BEGIN Source data
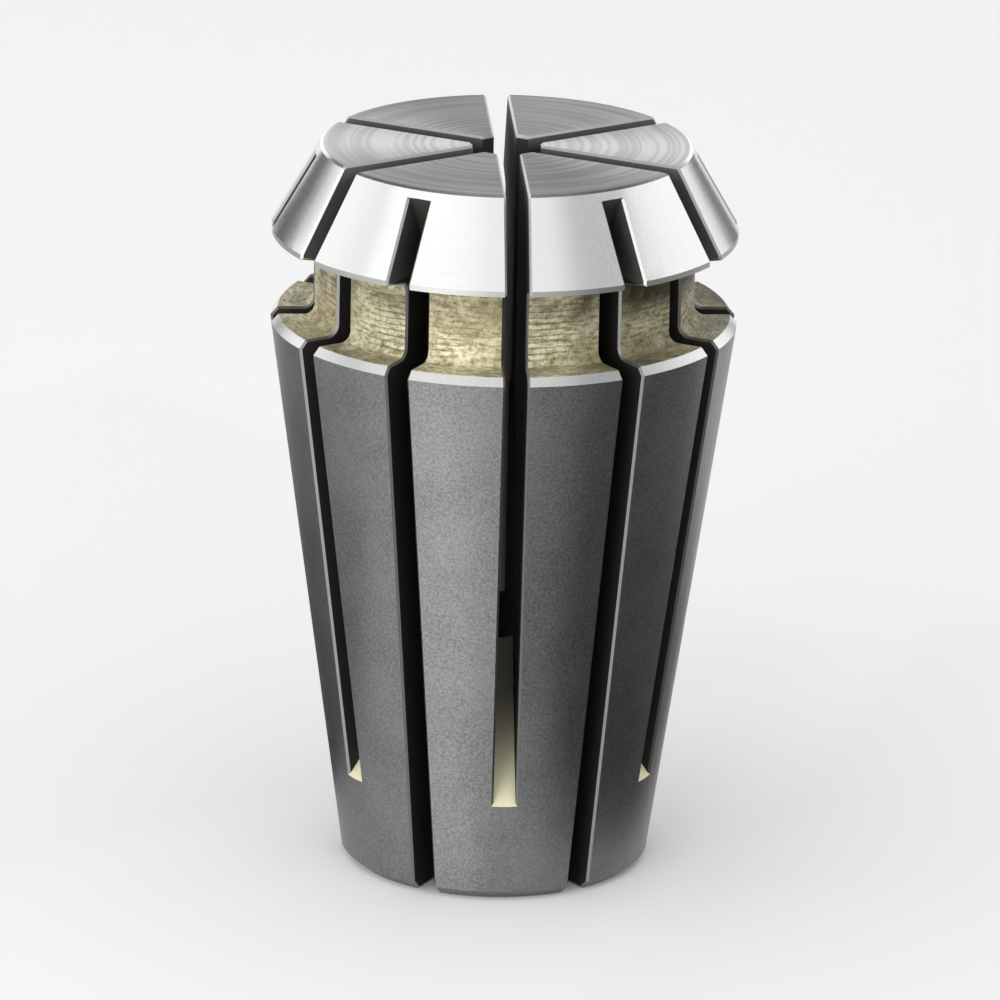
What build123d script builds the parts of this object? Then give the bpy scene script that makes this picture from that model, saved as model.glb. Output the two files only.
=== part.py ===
from build123d import *
import os
from math import hypot, isclose, radians, sqrt, tan

# Spring collet for a small tool holder, in millimetres and degrees.
# One turned and sawn piece of spring steel. A nut bears on the 30 degree front cone and draws the
# 8 degree body into the taper of the holder, and its lip pulls the collet out again by the groove.
# Slots sawn by turns from the front and from the back let the bore close evenly along its length.
# The origin is the middle of the small back face, and +Z runs along the axis to the front face.

# Outside of the turned blank
collet_length = 27.0
body_diameter = 17.0
body_taper = 8.0
shoulder_depth = 6.26
neck_diameter = 13.8
groove_width = 2.7
head_diameter = 16.9
head_rim_width = 0.2
front_cone = 30.0
front_face_diameter = 13.4

# Bores
clamp_bore_diameter = 2.5
clamp_bore_length = 9.0
relief_bore_diameter = 5.2
drill_point = 118.0

# Saw slots
slot_count = 6
slot_width = 0.8
saw_diameter = 60.0
front_slot_reach = -0.8
front_slot_end = 3.8
back_slot_reach = 1.9
back_slot_end = 0.33

# Broken edges
groove_fillet = 0.4
shoulder_break = 0.3
face_break = 0.08
bore_break = 0.1
back_break = 0.35
relief_break = 0.3
slot_edge_break = 0.08

# Worked out from the sizes above
body_radius = body_diameter / 2
neck_radius = neck_diameter / 2
head_radius = head_diameter / 2
face_radius = front_face_diameter / 2
clamp_radius = clamp_bore_diameter / 2
relief_radius = relief_bore_diameter / 2
saw_radius = saw_diameter / 2

shoulder_height = collet_length - shoulder_depth
groove_top = shoulder_height + groove_width
rim_height = collet_length - (head_radius - face_radius) / tan(radians(front_cone))
rim_underside = rim_height - head_rim_width
back_radius = body_radius - shoulder_height * tan(radians(body_taper))
clamp_bore_start = collet_length - clamp_bore_length
relief_bore_end = clamp_bore_start - (relief_radius - clamp_radius) / tan(radians(drill_point / 2))

# A cut ends where the rim of the saw comes out through the surface, and that sets the saw's centre
front_end_radius = back_radius + front_slot_end * tan(radians(body_taper))
front_saw_offset = front_slot_reach + saw_radius
front_saw_drop = sqrt(saw_radius**2 - (front_saw_offset - front_end_radius) ** 2)
front_saw_height = front_slot_end + front_saw_drop

back_end_height = collet_length - back_slot_end
back_end_radius = face_radius + back_slot_end * tan(radians(front_cone))
back_saw_offset = back_slot_reach + saw_radius
back_saw_rise = sqrt(saw_radius**2 - (back_saw_offset - back_end_radius) ** 2)
back_saw_height = back_end_height - back_saw_rise

# The first front slot faces -Y, and the back slots lie halfway between the front ones
front_slot_angle = -90.0
back_slot_angle = front_slot_angle + 180.0 / slot_count

# Front cut: the blade at the end of its travel, and the way it came from the front
with BuildPart() as front_cut:
    with BuildSketch(Plane.XZ):
        with Locations((front_saw_offset, front_saw_height)):
            Circle(saw_radius)
            Rectangle(saw_diameter, collet_length, align=(Align.CENTER, Align.MIN))
    extrude(amount=slot_width / 2, both=True)

# Back cut: the same blade, stopped inside the head
with BuildPart() as back_cut:
    with BuildSketch(Plane.XZ):
        with Locations((back_saw_offset, back_saw_height)):
            Circle(saw_radius)
            Rectangle(saw_diameter, collet_length, align=(Align.CENTER, Align.MAX))
    extrude(amount=slot_width / 2, both=True)


def corner(radius, height):
    """The corner of the half section that lies nearest to a radius and a height."""
    return half_section.vertices().sort_by_distance((radius, height))[0]


def is_outer_slot_edge(edge):
    """True for an edge outside the bores that isn't an arc left by the rim of the saw."""
    middle = edge @ 0.5
    outside = hypot(middle.X, middle.Y) > relief_radius + relief_break
    return outside and not (edge.geom_type == GeomType.CIRCLE and isclose(edge.radius, saw_radius))


# Collet: half section turned about the axis, then sawn from both ends
with BuildPart() as collet:
    with BuildSketch(Plane.XZ) as half_section:
        with BuildLine():
            Polyline(
                (relief_radius, 0),
                (back_radius, 0),
                (body_radius, shoulder_height),
                (neck_radius, shoulder_height),
                (neck_radius, groove_top),
                (head_radius, rim_underside),
                (head_radius, rim_height),
                (face_radius, collet_length),
                (clamp_radius, collet_length),
                (clamp_radius, clamp_bore_start),
                (relief_radius, relief_bore_end),
                close=True,
            )
        make_face()
        fillet(corner(neck_radius, shoulder_height), groove_fillet)
        fillet(corner(neck_radius, groove_top), groove_fillet)
        chamfer(corner(body_radius, shoulder_height), shoulder_break)
        chamfer(corner(face_radius, collet_length), face_break)
        chamfer(corner(clamp_radius, collet_length), bore_break)
        chamfer(corner(back_radius, 0), back_break)
        chamfer(corner(relief_radius, 0), relief_break)
    revolve(axis=Axis.Z)
    with PolarLocations(0, slot_count, start_angle=front_slot_angle):
        add(front_cut.part, mode=Mode.SUBTRACT)
    with PolarLocations(0, slot_count, start_angle=back_slot_angle):
        add(back_cut.part, mode=Mode.SUBTRACT)
    slot_walls = collet.faces().filter_by(GeomType.PLANE).filter_by(Axis.Z, reverse=True)
    chamfer(slot_walls.edges().filter_by(is_outer_slot_edge), slot_edge_break)

collet.part.label = "collet"

os.makedirs("parts", exist_ok=True)
export_step(collet.part, "parts/collet.step")
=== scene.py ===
from math import cos, pi, radians, sin, tan

import bpy
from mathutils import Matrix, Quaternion, Vector


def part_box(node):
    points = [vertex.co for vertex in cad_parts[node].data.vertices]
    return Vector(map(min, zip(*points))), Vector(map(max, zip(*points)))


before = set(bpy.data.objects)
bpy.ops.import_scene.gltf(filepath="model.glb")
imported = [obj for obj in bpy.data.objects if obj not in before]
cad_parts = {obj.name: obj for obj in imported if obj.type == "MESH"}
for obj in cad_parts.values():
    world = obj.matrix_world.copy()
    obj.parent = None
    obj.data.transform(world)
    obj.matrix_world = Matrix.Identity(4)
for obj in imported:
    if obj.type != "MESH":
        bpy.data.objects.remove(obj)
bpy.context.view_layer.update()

# The collet: one piece of spring steel, turned, sawn from both ends, hardened, and then ground on
# the 8 degree body and the 30 degree front cone. The groove and the slots keep the brown-gold skin
# of the heat treatment, because no wheel reaches them. It stands on its small end.

MM = 0.001

collet_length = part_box("collet")[1].z
body_radius = 8.5 * MM
body_taper = radians(8.0)
shoulder_height = collet_length - 6.26 * MM
shoulder_break = 0.3 * MM
neck_radius = 6.9 * MM
head_radius = 8.45 * MM
front_cone = radians(30.0)
front_face_radius = 6.7 * MM
rim_height = collet_length - (head_radius - front_face_radius) / tan(front_cone)
rim_underside_height = rim_height - 0.2 * MM
break_depth = 0.36 * MM
groove_slack = 0.12 * MM
hair = 0.01 * MM

# How much of a face's normal lies in the plane of the axis: all of it on a turned face, none on a
# sawn wall. Leaning and level are shares of the normal that point up.
sawn_below = 0.2
turned_above = 0.85
leaning_least = 0.3
leaning_most = 0.94
level = 0.95
upright = 0.97
barely_up = 0.05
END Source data
▶ _Problem to work on_: Quote the listing above, but only from the line that shows "chamfer(corner(relief_radius, 0), relief_break)" through the line that shows "bpy.data.objects.remove(obj)".

▶ _Written response_:
        chamfer(corner(relief_radius, 0), relief_break)
    revolve(axis=Axis.Z)
    with PolarLocations(0, slot_count, start_angle=front_slot_angle):
        add(front_cut.part, mode=Mode.SUBTRACT)
    with PolarLocations(0, slot_count, start_angle=back_slot_angle):
        add(back_cut.part, mode=Mode.SUBTRACT)
    slot_walls = collet.faces().filter_by(GeomType.PLANE).filter_by(Axis.Z, reverse=True)
    chamfer(slot_walls.edges().filter_by(is_outer_slot_edge), slot_edge_break)

collet.part.label = "collet"

os.makedirs("parts", exist_ok=True)
export_step(collet.part, "parts/collet.step")
=== scene.py ===
from math import cos, pi, radians, sin, tan

import bpy
from mathutils import Matrix, Quaternion, Vector


def part_box(node):
    points = [vertex.co for vertex in cad_parts[node].data.vertices]
    return Vector(map(min, zip(*points))), Vector(map(max, zip(*points)))


before = set(bpy.data.objects)
bpy.ops.import_scene.gltf(filepath="model.glb")
imported = [obj for obj in bpy.data.objects if obj not in before]
cad_parts = {obj.name: obj for obj in imported if obj.type == "MESH"}
for obj in cad_parts.values():
    world = obj.matrix_world.copy()
    obj.parent = None
    obj.data.transform(world)
    obj.matrix_world = Matrix.Identity(4)
for obj in imported:
    if obj.type != "MESH":
        bpy.data.objects.remove(obj)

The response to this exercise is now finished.